> Brief
Reproduce every entry exactly, without alteration.

***** Excerpted records

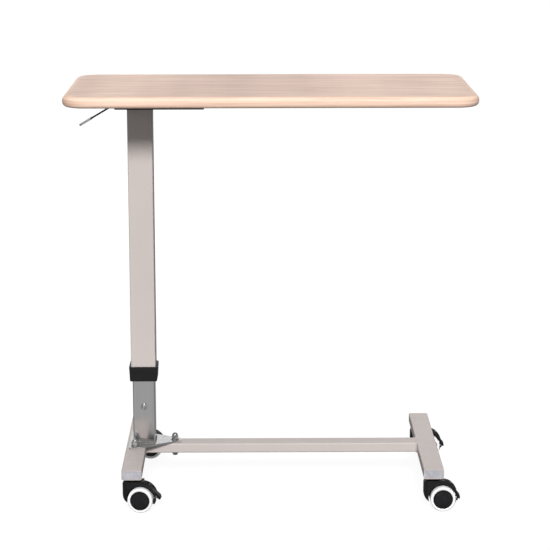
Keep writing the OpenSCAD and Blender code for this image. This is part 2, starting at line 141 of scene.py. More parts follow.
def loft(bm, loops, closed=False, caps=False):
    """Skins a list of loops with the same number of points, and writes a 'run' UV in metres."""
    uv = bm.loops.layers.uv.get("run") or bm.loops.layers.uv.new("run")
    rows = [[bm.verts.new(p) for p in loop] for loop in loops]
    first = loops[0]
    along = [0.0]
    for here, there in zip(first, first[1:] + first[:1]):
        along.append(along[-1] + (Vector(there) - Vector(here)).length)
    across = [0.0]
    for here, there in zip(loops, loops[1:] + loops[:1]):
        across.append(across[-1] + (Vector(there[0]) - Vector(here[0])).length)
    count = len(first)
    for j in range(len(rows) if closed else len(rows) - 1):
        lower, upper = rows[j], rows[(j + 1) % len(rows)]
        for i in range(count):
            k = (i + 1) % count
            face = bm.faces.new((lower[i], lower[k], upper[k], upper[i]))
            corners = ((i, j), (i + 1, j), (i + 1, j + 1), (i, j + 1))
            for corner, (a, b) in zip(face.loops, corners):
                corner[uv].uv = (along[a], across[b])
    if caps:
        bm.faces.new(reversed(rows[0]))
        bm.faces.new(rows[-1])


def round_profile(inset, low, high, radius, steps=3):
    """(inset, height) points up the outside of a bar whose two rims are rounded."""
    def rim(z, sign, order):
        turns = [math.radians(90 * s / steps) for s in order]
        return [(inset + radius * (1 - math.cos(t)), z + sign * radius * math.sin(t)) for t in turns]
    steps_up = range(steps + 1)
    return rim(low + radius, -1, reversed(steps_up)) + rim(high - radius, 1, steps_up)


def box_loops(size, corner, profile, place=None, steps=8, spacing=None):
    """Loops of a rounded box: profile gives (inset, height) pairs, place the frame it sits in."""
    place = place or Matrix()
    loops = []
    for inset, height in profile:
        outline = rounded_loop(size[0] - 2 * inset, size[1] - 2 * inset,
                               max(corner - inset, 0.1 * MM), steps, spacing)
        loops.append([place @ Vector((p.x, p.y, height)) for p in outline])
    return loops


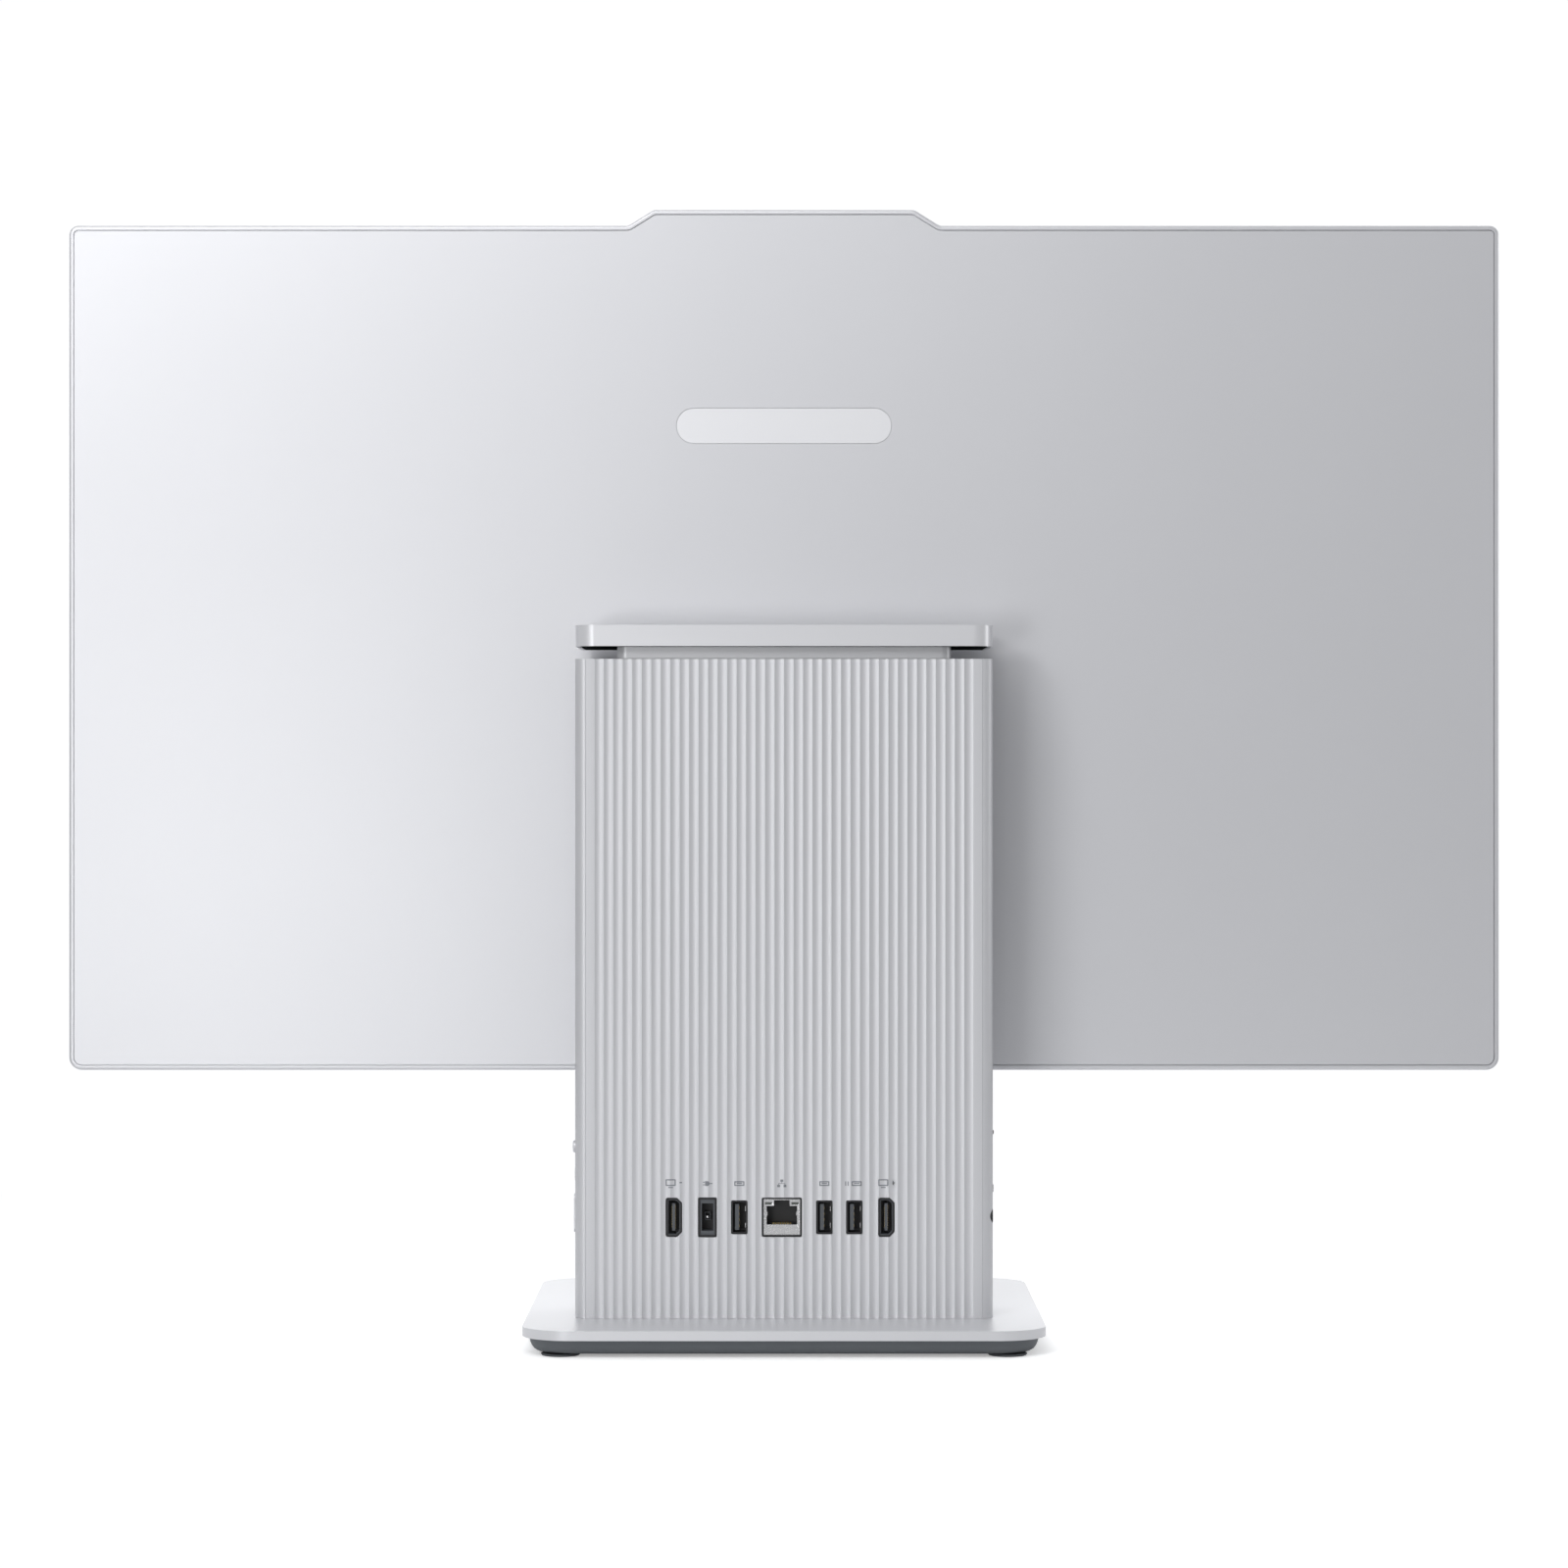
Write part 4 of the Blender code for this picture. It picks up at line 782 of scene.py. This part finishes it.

**********

> The result
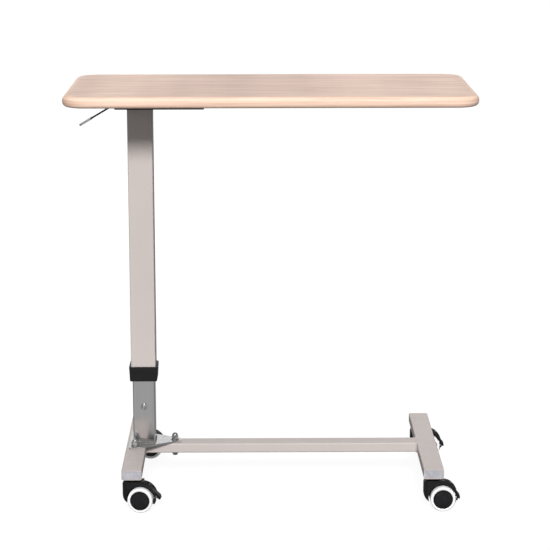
Keep writing the OpenSCAD and Blender code for this image. This is part 2, starting at line 141 of scene.py. More parts follow.
def loft(bm, loops, closed=False, caps=False):
    """Skins a list of loops with the same number of points, and writes a 'run' UV in metres."""
    uv = bm.loops.layers.uv.get("run") or bm.loops.layers.uv.new("run")
    rows = [[bm.verts.new(p) for p in loop] for loop in loops]
    first = loops[0]
    along = [0.0]
    for here, there in zip(first, first[1:] + first[:1]):
        along.append(along[-1] + (Vector(there) - Vector(here)).length)
    across = [0.0]
    for here, there in zip(loops, loops[1:] + loops[:1]):
        across.append(across[-1] + (Vector(there[0]) - Vector(here[0])).length)
    count = len(first)
    for j in range(len(rows) if closed else len(rows) - 1):
        lower, upper = rows[j], rows[(j + 1) % len(rows)]
        for i in range(count):
            k = (i + 1) % count
            face = bm.faces.new((lower[i], lower[k], upper[k], upper[i]))
            corners = ((i, j), (i + 1, j), (i + 1, j + 1), (i, j + 1))
            for corner, (a, b) in zip(face.loops, corners):
                corner[uv].uv = (along[a], across[b])
    if caps:
        bm.faces.new(reversed(rows[0]))
        bm.faces.new(rows[-1])


def round_profile(inset, low, high, radius, steps=3):
    """(inset, height) points up the outside of a bar whose two rims are rounded."""
    def rim(z, sign, order):
        turns = [math.radians(90 * s / steps) for s in order]
        return [(inset + radius * (1 - math.cos(t)), z + sign * radius * math.sin(t)) for t in turns]
    steps_up = range(steps + 1)
    return rim(low + radius, -1, reversed(steps_up)) + rim(high - radius, 1, steps_up)


def box_loops(size, corner, profile, place=None, steps=8, spacing=None):
    """Loops of a rounded box: profile gives (inset, height) pairs, place the frame it sits in."""
    place = place or Matrix()
    loops = []
    for inset, height in profile:
        outline = rounded_loop(size[0] - 2 * inset, size[1] - 2 * inset,
                               max(corner - inset, 0.1 * MM), steps, spacing)
        loops.append([place @ Vector((p.x, p.y, height)) for p in outline])
    return loops


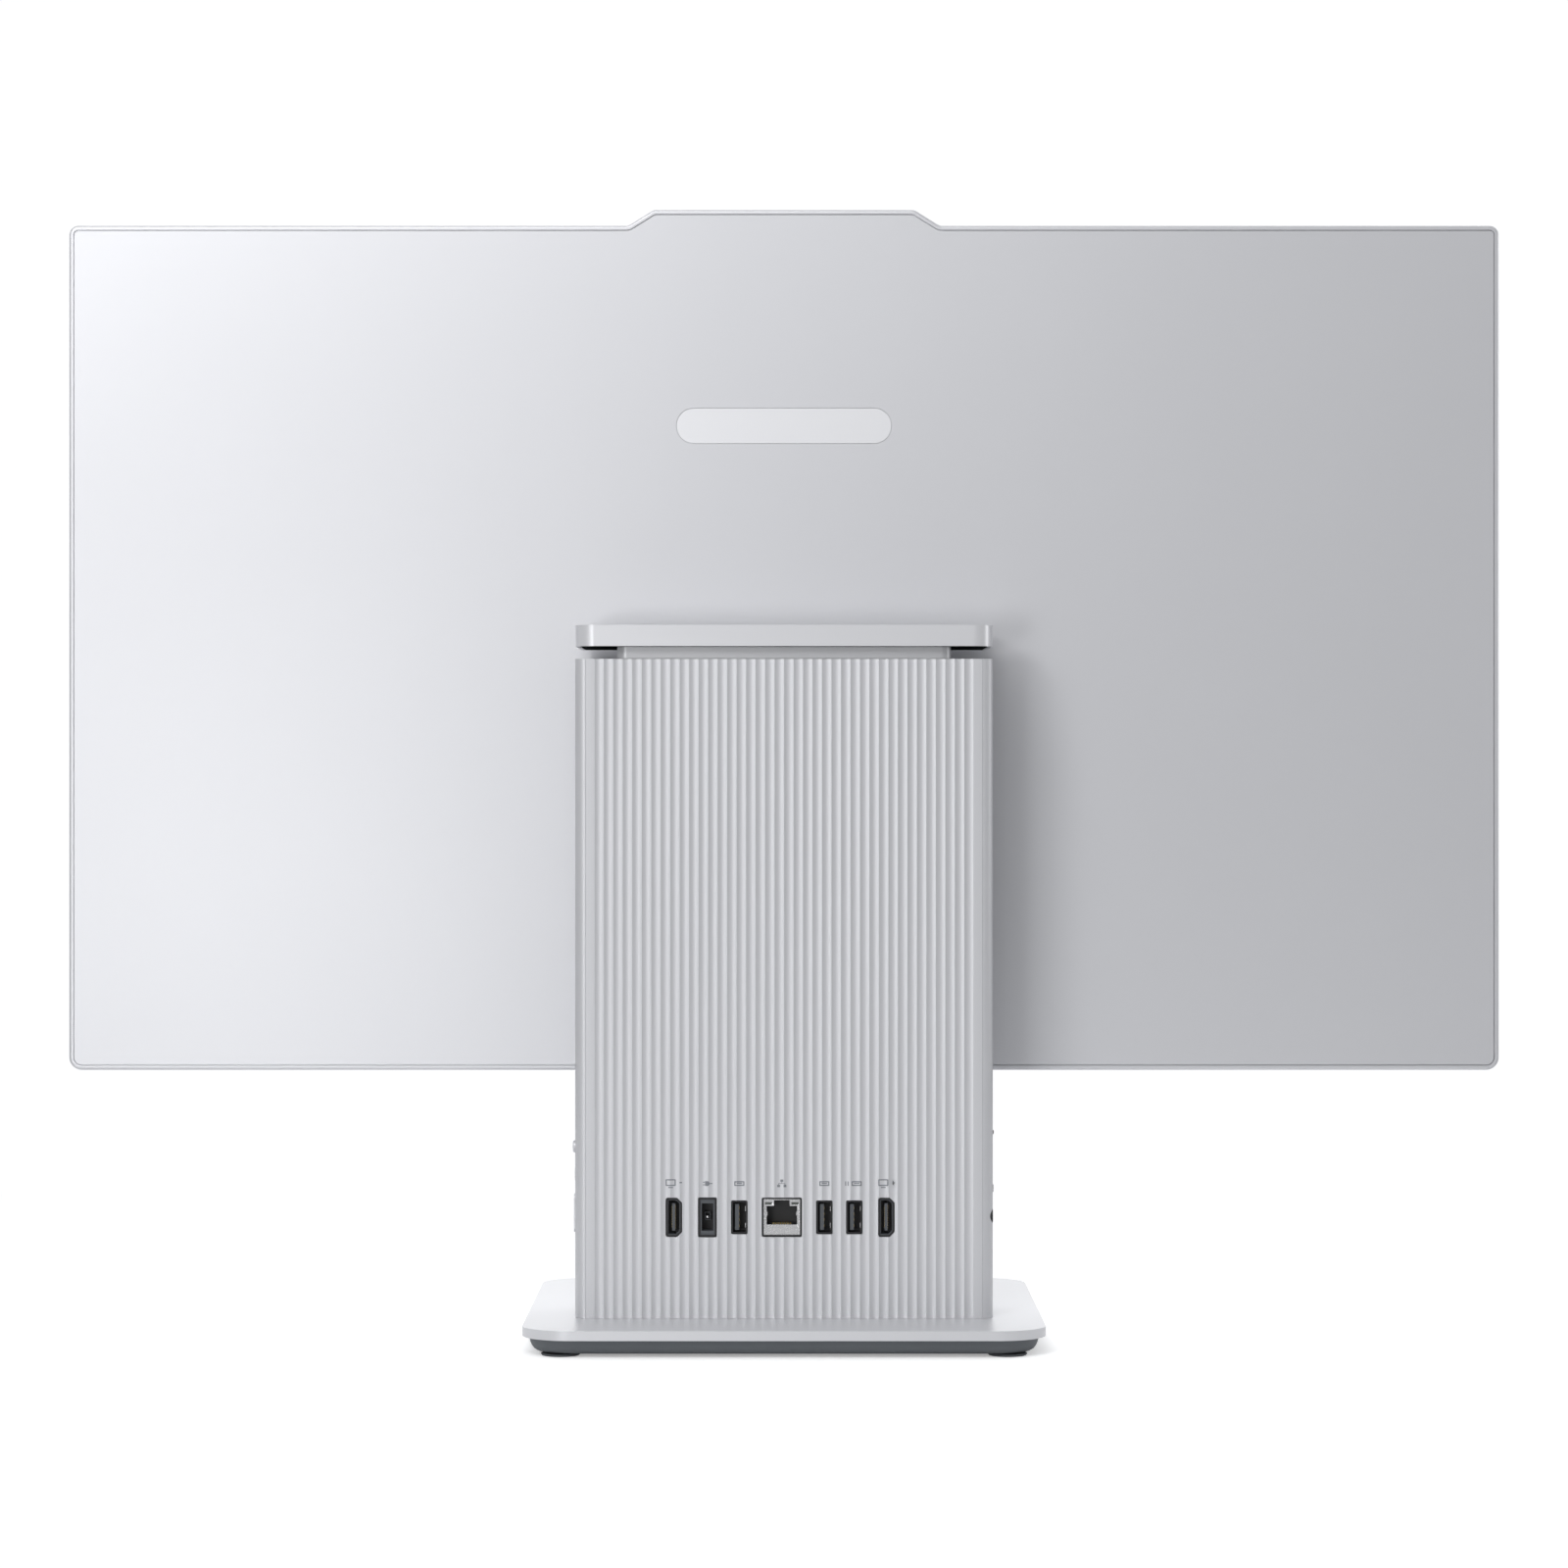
Write part 4 of the Blender code for this picture. It picks up at line 782 of scene.py. This part finishes it.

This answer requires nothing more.